The directors of Burnden transferred its property i.e. the share, to a separate company over which they had control, meaning they would receive economic benefit from that transfer, effectively converting the share to their own use.

It is clear from this that decision that directors of companies, will be held to have ‘previously received’ company property for the purpose of Section 21(1)(b) LA 1980 simply by virtue of their directorship.

Comment

Prior to this decision, a director who had received assets in breach of trust could assert a limitation defence to escape liability. The position is now clarified. Where directors of a company misappropriate property or other assets by transferring them to another company, which they also control and thus benefit from, there will be no limitation period.

It seems that directors who have effected a transaction of this nature cannot hide behind the corporate veil and claim that they did not directly receive the company property.

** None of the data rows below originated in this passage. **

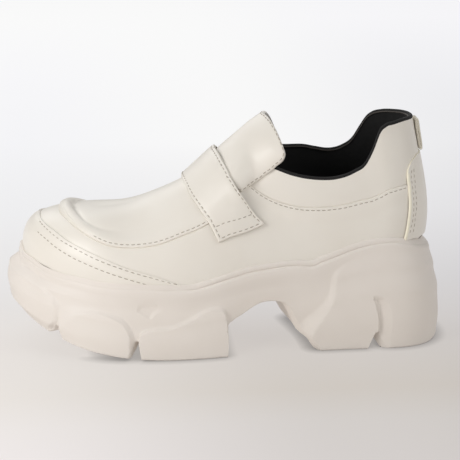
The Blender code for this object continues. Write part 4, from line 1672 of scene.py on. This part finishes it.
@dataclass(frozen=True)
class Mudguard(Part):
    """Overlay round the toe, sewn on with two rows."""

    panel: Panel = Panel("toe_mudguard", 1.0, 0.7)
    edge: Table = table_field("x t", [
        (-129, 0.545), (-126.1, 0.511), (-120.7, 0.469), (-115, 0.432), (-109.9, 0.396), (-105.1, 0.356),
        (-99.6, 0.319), (-94.1, 0.291), (-83.6, 0.249), (-75.1, 0.219), (-62.9, 0.173), (-51.9, 0.13),
        (-41.6, 0.087), (-32.5, 0.049), (-31.7, 0.046)])
    row_a: Table = table_field("x t", [
        (-129, 0.5), (-125.8, 0.474), (-122.9, 0.447), (-119.6, 0.42), (-116.5, 0.394), (-113.5, 0.37),
        (-110.1, 0.345), (-100.8, 0.289), (-93.1, 0.25), (-86.1, 0.22), (-82.2, 0.207), (-69.1, 0.171),
        (-54.4, 0.119), (-41.6, 0.074), (-33.2, 0.048)])
    row_b: Table = table_field("x t", [
        (-129, 0.375), (-124, 0.345), (-119.8, 0.316), (-114.5, 0.278), (-109.1, 0.239), (-103.4, 0.208),
        (-97.1, 0.177), (-91.1, 0.158), (-84.4, 0.139), (-76.3, 0.119), (-63.1, 0.083), (-54.6, 0.055),
        (-51.5, 0.045)])
    sewn: tuple = ((-125.5, -33.5), (-122.5, -52.5))
    last_station: float = -32.2
    foot: float = 0.02
    lift: float = 0.05
    sink: float = 0.06
    groove: tuple = (0.12, 0.6)
    edge_groove: float = 2.2
    open_edge: float = 9.0

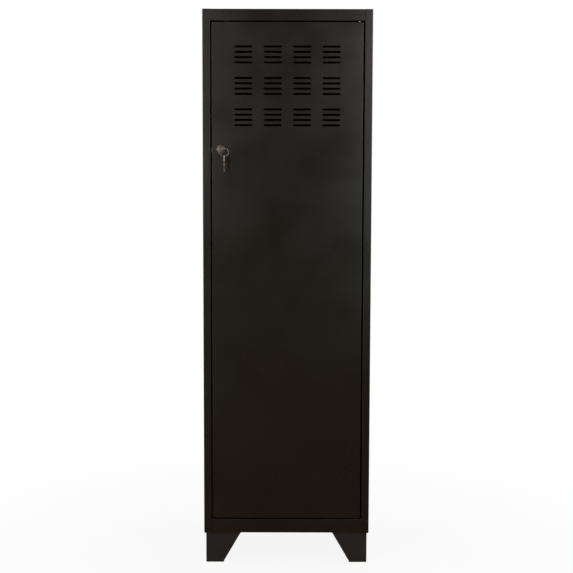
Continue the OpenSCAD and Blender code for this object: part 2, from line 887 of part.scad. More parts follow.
// The spare hangs edge on, with the ring's lowest point in its slot
module spare_key() {
    hang_z = ring_bottom_z + ring_wire_d / 2 + moving_gap - key_slot_w / 2;
    color(nickel) translate([ring_x, ring_y, hang_z]) rotate([0, 90, 0]) rotate([0, 0, -90])
        translate([0, key_neck_l + key_bow_l - ring_setback, 0]) key_blank();
}

// ---- the assembly ----

left_side_panel();
right_side_panel();
top_panel();
floor_panel();
back_panel();
back_rivets();
hat_shelf();
left_shelf_bracket();
right_shelf_bracket();
hanging_rail();
left_rail_socket();
right_rail_socket();
strike_plate();
upper_stop();
stop_rivet();
door_buffers();
lower_hinge_pin();
upper_hinge_pin();
hinge_washer();
front_left_foot();
front_right_foot();
rear_left_foot();
rear_right_foot();
foot_bolts();
foot_nuts();
foot_glides();
door_panel();
door_stiffener();
lower_hinge_bush();
upper_hinge_bush();
lock_barrel();
lock_nut();
lock_plug();
lock_cam();
cam_screw();
door_key();
key_ring();
spare_key();
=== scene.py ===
import json
import math
import bpy
import numpy as np
from mathutils import Matrix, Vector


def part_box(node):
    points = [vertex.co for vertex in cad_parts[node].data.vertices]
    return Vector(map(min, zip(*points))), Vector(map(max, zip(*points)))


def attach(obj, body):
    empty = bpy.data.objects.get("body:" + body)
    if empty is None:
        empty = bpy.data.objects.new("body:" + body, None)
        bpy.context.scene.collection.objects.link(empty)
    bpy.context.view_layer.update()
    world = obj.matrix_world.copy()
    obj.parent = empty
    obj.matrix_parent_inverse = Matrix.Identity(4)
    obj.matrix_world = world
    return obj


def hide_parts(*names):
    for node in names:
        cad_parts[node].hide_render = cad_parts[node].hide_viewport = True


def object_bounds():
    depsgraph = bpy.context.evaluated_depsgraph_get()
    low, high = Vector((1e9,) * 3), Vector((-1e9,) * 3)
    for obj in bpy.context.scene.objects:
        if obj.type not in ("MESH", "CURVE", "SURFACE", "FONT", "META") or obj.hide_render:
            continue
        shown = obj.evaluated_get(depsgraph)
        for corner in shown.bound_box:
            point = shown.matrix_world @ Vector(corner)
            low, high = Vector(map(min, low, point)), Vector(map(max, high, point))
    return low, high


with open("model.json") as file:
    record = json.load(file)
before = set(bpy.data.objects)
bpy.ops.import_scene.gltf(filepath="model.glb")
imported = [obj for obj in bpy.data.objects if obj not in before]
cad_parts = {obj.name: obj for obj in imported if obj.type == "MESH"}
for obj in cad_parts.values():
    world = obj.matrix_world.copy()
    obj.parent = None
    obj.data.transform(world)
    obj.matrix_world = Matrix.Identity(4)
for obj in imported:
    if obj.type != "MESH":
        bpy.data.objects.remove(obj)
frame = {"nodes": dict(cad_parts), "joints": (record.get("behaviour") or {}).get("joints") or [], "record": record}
cadLow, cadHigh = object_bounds()
record = frame["record"]
jointAt = {j["name"]: np.array(j["pos_m"]) for j in frame["joints"] if j["type"] == "hinge"}
mm = 0.001
xAxis, yAxis, zAxis = np.eye(3)
lockAt = jointAt["lock_turn"]  # on the face of the door, at the middle of the lock


def nodeBox(name):
    low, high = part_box(name)
    return np.array(low), np.array(high)


# Camera

cameraSettings = {
    "ahead": 3.416,  # from the face of the door
    "side": -0.003,
    "height": 1.157,
    "lens": 72.25,
    "pitch": -5.218,  # degrees, below level
    "yaw": -0.025,
    "roll": 0.136,
}


def makeCamera(s):
    data = bpy.data.cameras.new("view")
    data.lens = s["lens"]
    data.sensor_width = 36
    data.clip_end = 60
    camera = bpy.data.objects.new("view", data)
    turn = Matrix.Rotation(math.radians(s["yaw"]), 3, "Z")
    turn = turn @ Matrix.Rotation(math.radians(90 + s["pitch"]), 3, "X")
    turn = turn @ Matrix.Rotation(math.radians(s["roll"]), 3, "Z")
    camera.rotation_euler = turn.to_euler()
    camera.location = (s["side"], lockAt[1] - s["ahead"], s["height"])
    bpy.context.scene.collection.objects.link(camera)
    bpy.context.scene.camera = camera


makeCamera(cameraSettings)


# Shader groups shared by the finishes

def addNode(tree, kind, links=None, **settings):
    # A node with its settings; links gives its inputs a value or another node's output
    node = tree.nodes.new("ShaderNode" + kind)
    for key, value in settings.items():
        setattr(node, key, value)
    for key, value in (links or {}).items():
        if isinstance(value, bpy.types.NodeSocket):
            tree.links.new(value, node.inputs[key])
        else:
            node.inputs[key].default_value = value
    return node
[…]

This decision is of particular importance to liquidators who are charged with investigating a company’s affairs. Practically, this decision allows liquidators of a company a lengthier period within which to investigate the company’s affairs and consider a potential claim against a director for his/her actions.

Often it is not until a company has entered liquidation that directors’ wrongdoings come to light, which can be some years later. Therefore, this decision will be welcomed by those involved with insolvent companies as remedies against the directors, in cases such as this, will not be time-barred.